Enrolled students will have access to detailed information prior to departure that will include directions to the Academic Center and other practical information about residing in Athens. CYA recommends the following websites for general information about Athens and Greece: http://www.athensguide.com/ and http://www.greektravel.com/.  For information on the island of Poros: http://www.greektravel.com/greekislands/poros/

Housing/Facilities

Students are housed within walking distance of the CYA Academic Center in either CYA student apartments located in the Pangrati neighborhood of central Athens or in hotel accommodations arranged by CYA. CYA apartments are simply furnished and equipped with a full kitchen and air-conditioned bedrooms. Towels, linens and housekeeping service will be provided. Hotel accommodations will be in simple 2- or 3-star hotels, double- or triple-occupancy, in air-conditioned rooms with breakfast included.
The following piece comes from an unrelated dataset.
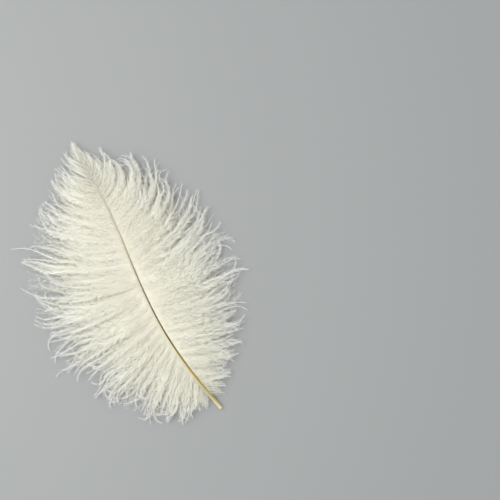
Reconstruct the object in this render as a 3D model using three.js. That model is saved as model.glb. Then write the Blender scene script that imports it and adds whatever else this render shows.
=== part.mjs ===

The CYA Academic Center is located next to the Athens Marble Stadium and houses classrooms, the library, the student lounge and cafeteria, computer facilities (including wireless access for those students who choose to bring laptop computers), laundry facilities, and administrative offices. The Academic Center is accessible Monday-Thursday 9:00 a.m.-8:00 p.m., Friday 9:00 a.m.-6:00 p.m., and Sunday 5:00-9:00 p.m.

A full mid-day meal will be served weekdays in the CYA cafeteria between the hours of 12:00-3:00 p.m. On Poros, a mid-day meal will be served at the hotel or a local taverna on weekdays. A welcome and a farewell dinner are also included.

Schedule

Arrival: Monday May 28
9:00 a.m.: Check-in begins at the CYA Academic Center. Pick up information folder from Student Affairs and course materials from the Librarian.  Transport to CYA apartments or to CYA-arranged hotel accommodations.

6:00 p.m.: Orientation session at the Academic Center followed by an open house offering students the opportunity to meet their Professor and fellow students.

Tuesday May 29: Class begins
 
Last Day:  Friday June 22
Final Examination
Farewell dinner

Departure:  Saturday June 23
Student housing available until 12:00 noon.